Court Case Questions REMS Restrictions
The FDA's restricted distribution programs, intended for medications with toxicity risks or other potential dangers, may also be used to impede biosimilar competition, according to a Federal Trade Commission amicus brief filed in the US District Court for the District of New Jersey.
The FDA’s restricted distribution programs, intended for medications with toxicity risks or other potential dangers, may also be used to impede biosimilar competition, according to a Federal Trade Commission amicus brief filed in the US District Court for the District of New Jersey.
According to an FTC press release, distribution restrictions on brand name drugs, often implemented as part of the FDA’s Risk Evaluation and Mitigation Strategies (REMs) programs, can be used to prevent generics manufacturers from obtaining product samples. In the New Jersey case, generics manufacturers Actavis, Apotex, and Roxane allege that Actelion Pharmaceuticals’ distribution restrictions prevent them from buying the brand name manufacturer’s Tracleer (bosentan) and Zavesca (miglustat) through customary channels. Actelion’s refusal to sell its products directly precluded the 3 generics companies from developing equivalent products and violated antitrust laws, the FTC release added.
Tracleer (bosentan) is indicated for the treatment of pulmonary arterial hypertension and Zavesca (miglustat) is indicated for the treatment of type 1 Gaucher disease. In its legal filing, Actelion states that it is not required to sell its products to potential competitors.
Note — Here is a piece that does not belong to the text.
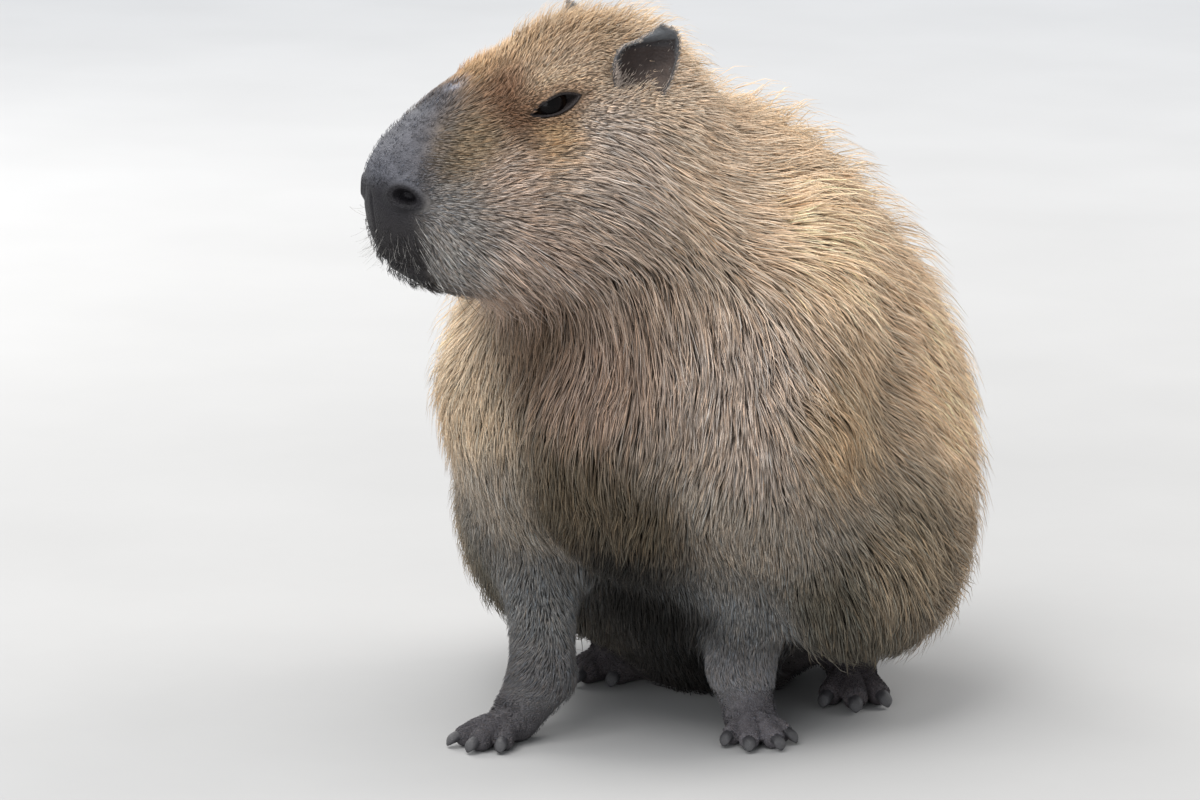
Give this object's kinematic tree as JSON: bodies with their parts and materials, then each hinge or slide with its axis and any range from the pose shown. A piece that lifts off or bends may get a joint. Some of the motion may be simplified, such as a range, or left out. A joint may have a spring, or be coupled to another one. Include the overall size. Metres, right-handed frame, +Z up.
{
  "type": "capybara",
  "caption": "Life-size capybara sitting on its haunches, forelegs straight, head turned to its right, eyes half closed, with a coarse tan and grey-brown coat.",
  "frame": {"origin": "centre of the bounding box on the floor, under the sitting animal", "axes": "+Z up, -Y is the way the body faces, +X is the animal's left; the head is turned about 37 degrees from -Y towards -X"},
  "size_m": [0.4508, 0.66, 0.6325],
  "materials": {
    "fur_tan": "coarse dry hair, golden tan over grey-brown",
    "fur_brown": "coarse dry hair, grey-brown",
    "fur_grey": "short grey-brown hair",
    "foot_skin": "dark, nearly bare skin",
    "ear_skin": "dark, thinly haired skin",
    "eye": "wet, glossy, nearly black",
    "claw_horn": "dull blue-grey horn"
  },
  "bodies": {
    "root": {"head": "fur_tan", "neck": "fur_tan", "torso": "fur_tan", "thigh_left": "fur_brown", "foreleg_left": "fur_grey", "forefoot_left": "foot_skin", "hindfoot_left": "foot_skin", "ear_left": "ear_skin", "eye_left": "eye", "thigh_right": "fur_brown", "foreleg_right": "fur_grey", "forefoot_right": "foot_skin", "hindfoot_right": "foot_skin", "ear_right": "ear_skin", "eye_right": "eye", "claw_fore_left_1": "claw_horn", "claw_fore_left_2": "claw_horn", "claw_fore_left_3": "claw_horn", "claw_fore_left_4": "claw_horn", "claw_fore_right_1": "claw_horn", "claw_fore_right_2": "claw_horn", "claw_fore_right_3": "claw_horn", "claw_fore_right_4": "claw_horn", "claw_hind_left_1": "claw_horn", "claw_hind_left_2": "claw_horn", "claw_hind_left_3": "claw_horn", "claw_hind_right_1": "claw_horn", "claw_hind_right_2": "claw_horn", "claw_hind_right_3": "claw_horn"}
  },
  "joints": []
}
The manufacturer also contends that its rights regarding sales to potential competitors would apply without an FDA mandate.
Actelion’s position poses a significant threat to competition, if adopted by the court, while also undermining portions of the Hatch-Waxman Act, the FTC’s brief explains. If biosimilar and generics firms cannot obtain samples of brand products, the act cannot function as intended, the brief continues.
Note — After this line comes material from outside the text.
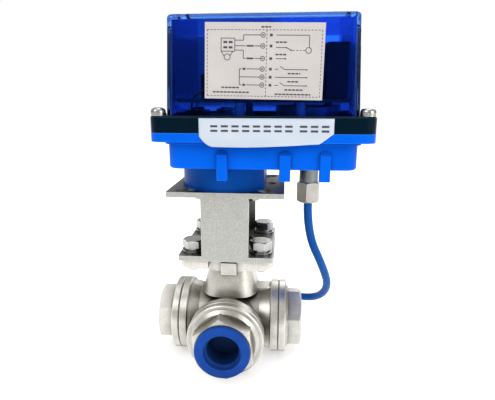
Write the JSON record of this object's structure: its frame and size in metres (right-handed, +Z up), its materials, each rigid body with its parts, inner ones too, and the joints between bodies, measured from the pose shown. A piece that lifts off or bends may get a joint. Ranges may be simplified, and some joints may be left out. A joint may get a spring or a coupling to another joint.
{
  "type": "motorized three-way ball valve",
  "caption": "Small electric actuator with a translucent cover, bracketed to a T-bored ball valve with threaded ports and a trailing supply cable.",
  "frame": {"origin": "middle of the footprint of the valve and actuator, cable left out, on the surface they stand on", "axes": "+Z up along the stem, +X along the straight flow path towards the gland side, -Y out of the branch port"},
  "size_m": [0.1094, 0.1218, 0.179],
  "materials": {
    "cast_stainless": "bead-blasted investment casting",
    "sheet_stainless": "rolled stainless sheet, fine grain",
    "turned_stainless": "turned",
    "bright_fasteners": "bright plated",
    "white_ptfe": "waxy",
    "blue_polyethylene": "satin moulding",
    "azure_plastic": "satin moulding",
    "clear_blue_cover": "translucent polycarbonate",
    "black_plastic": "satin moulding",
    "black_rubber": "matt",
    "printed_paper": "printed film",
    "bronze": "sintered",
    "gear_steel": "ground",
    "gear_nylon": "moulded",
    "brass": "hobbed",
    "zinc_can": "plated can",
    "nickel_plate": "satin nickel",
    "blue_pvc": "smooth sheath",
    "white_nylon": "moulded",
    "core_insulation": "five colours",
    "green_board": "solder mask",
    "green_terminals": "moulded",
    "dark_components": "moulded"
  },
  "bodies": {
    "housing": {"actuator_base": "azure_plastic", "actuator_cover": "clear_blue_cover", "ball_seats": "white_ptfe", "board_parts": "dark_components", "board_posts": "white_nylon", "board_screws": "bright_fasteners", "bracket_screws": "bright_fasteners", "cable_coil": "blue_pvc", "cable_cores": "core_insulation", "cable_lead": "blue_pvc", "cable_tie": "white_nylon", "cap_gaskets": "white_ptfe", "capacitor": "dark_components", "circuit_board": "green_board", "cover_frame": "black_plastic", "cover_gasket": "black_rubber", "cover_screws": "bright_fasteners", "front_end_cap": "cast_stainless", "gear_motor": "zinc_can", "gear_plate": "gear_steel", "gland_body": "nickel_plate", "gland_locknut": "nickel_plate", "gland_nut": "nickel_plate", "gland_seal": "black_rubber", "idler_axle": "gear_steel", "inner_lead": "blue_pvc", "left_end_cap": "cast_stainless", "limit_switches": "black_plastic", "mounting_bracket": "sheet_stainless", "note_sticker": "printed_paper", "packing_gland": "turned_stainless", "pad_bolts": "bright_fasteners", "pad_washers": "bright_fasteners", "plate_pillars": "gear_steel", "plate_screws": "bright_fasteners", "right_end_cap": "cast_stainless", "shaft_bushes": "bronze", "shaft_seal": "black_rubber", "stem_packing": "white_ptfe", "terminal_block": "green_terminals", "thrust_washer": "white_ptfe", "valve_body": "cast_stainless", "wiring_label": "printed_paper"},
    "drive": {"valve_ball": "turned_stainless", "valve_stem": "turned_stainless", "disc_springs": "turned_stainless", "stem_nut": "turned_stainless", "drive_coupling": "turned_stainless", "coupling_screw": "bright_fasteners", "output_shaft": "gear_steel", "output_gear": "gear_nylon", "shut_cam": "gear_nylon", "open_cam": "gear_nylon", "shaft_clip": "bright_fasteners"},
    "idler": {"idler_gear": "gear_nylon"},
    "motor_rotor": {"motor_pinion": "brass", "motor_shaft": "gear_steel"},
    "port_plug": {"front_port_plug": "blue_polyethylene"},
    "shut_switch_plunger": {"shut_plunger": "white_nylon"},
    "open_switch_plunger": {"open_plunger": "white_nylon"}
  },
  "joints": [
    {"name": "output_turn", "type": "hinge", "parent": "housing", "child": "drive", "pos_m": [-0.01465, 0.0023, 0.0802], "axis": [0, 0, 1], "range_deg": [0, 90]},
    {"name": "idler_turn", "type": "hinge", "parent": "housing", "child": "idler", "pos_m": [0.00615, 0.0023, 0.1182], "axis": [0, 0, 1], "range_deg": [-300, 0]},
    {"name": "motor_turn", "type": "hinge", "parent": "housing", "child": "motor_rotor", "pos_m": [0.02535, 0.0023, 0.1202], "axis": [0, 0, 1], "range_deg": [0, 900]},
    {"name": "plug_pull", "type": "slide", "parent": "housing", "child": "port_plug", "axis": [0, -1, 0], "range_m": [0, 0.025]},
    {"name": "shut_press", "type": "slide", "parent": "housing", "child": "shut_switch_plunger", "axis": [-1, 0, 0], "range_m": [0, 0.0008], "stiffness_N_per_m": 150},
    {"name": "open_press", "type": "slide", "parent": "housing", "child": "open_switch_plunger", "axis": [-1, 0, 0], "range_m": [0, 0.0008], "stiffness_N_per_m": 150}
  ],
  "couplings": [
    {"joint": "idler_turn", "follows": "output_turn", "ratio": -3.3333},
    {"joint": "motor_turn", "follows": "output_turn", "ratio": 10}
  ]
}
The Generic Pharmaceutical Association (GPhA) filed a brief in the case as well, and released a statement supporting the FTC position.
“GPhA strongly supports the FTC’s opposition of this anti consumer practice,” Ralph G. Neas, president and chief executive officer of the GPhA, said in a press release. “At a time of great budgetary challenges for consumers and for the federal government, it is especially important that barriers to fair and timely generic drug and biosimilar competition are addressed and the FTC’s forceful arguments make a compelling case.”
The case raises important issues for generics manufacturers, because close to half of new drugs are subject to the FDA’s safety restrictions, particularly in the area of distribution channels, Neas noted. That tendency creates the ample opportunity to block competition from biosimilar and generics manufacturers, he added.
“The resolution of this case will have profound effects on a multibillion dollar industry and the prescription drug choices of hundreds of millions of Americans,” Neas said. “We applaud the FTC for taking this strong action in support of consumers and taxpayers. They are right on the policy, right on the law, and taking the right action for the American people.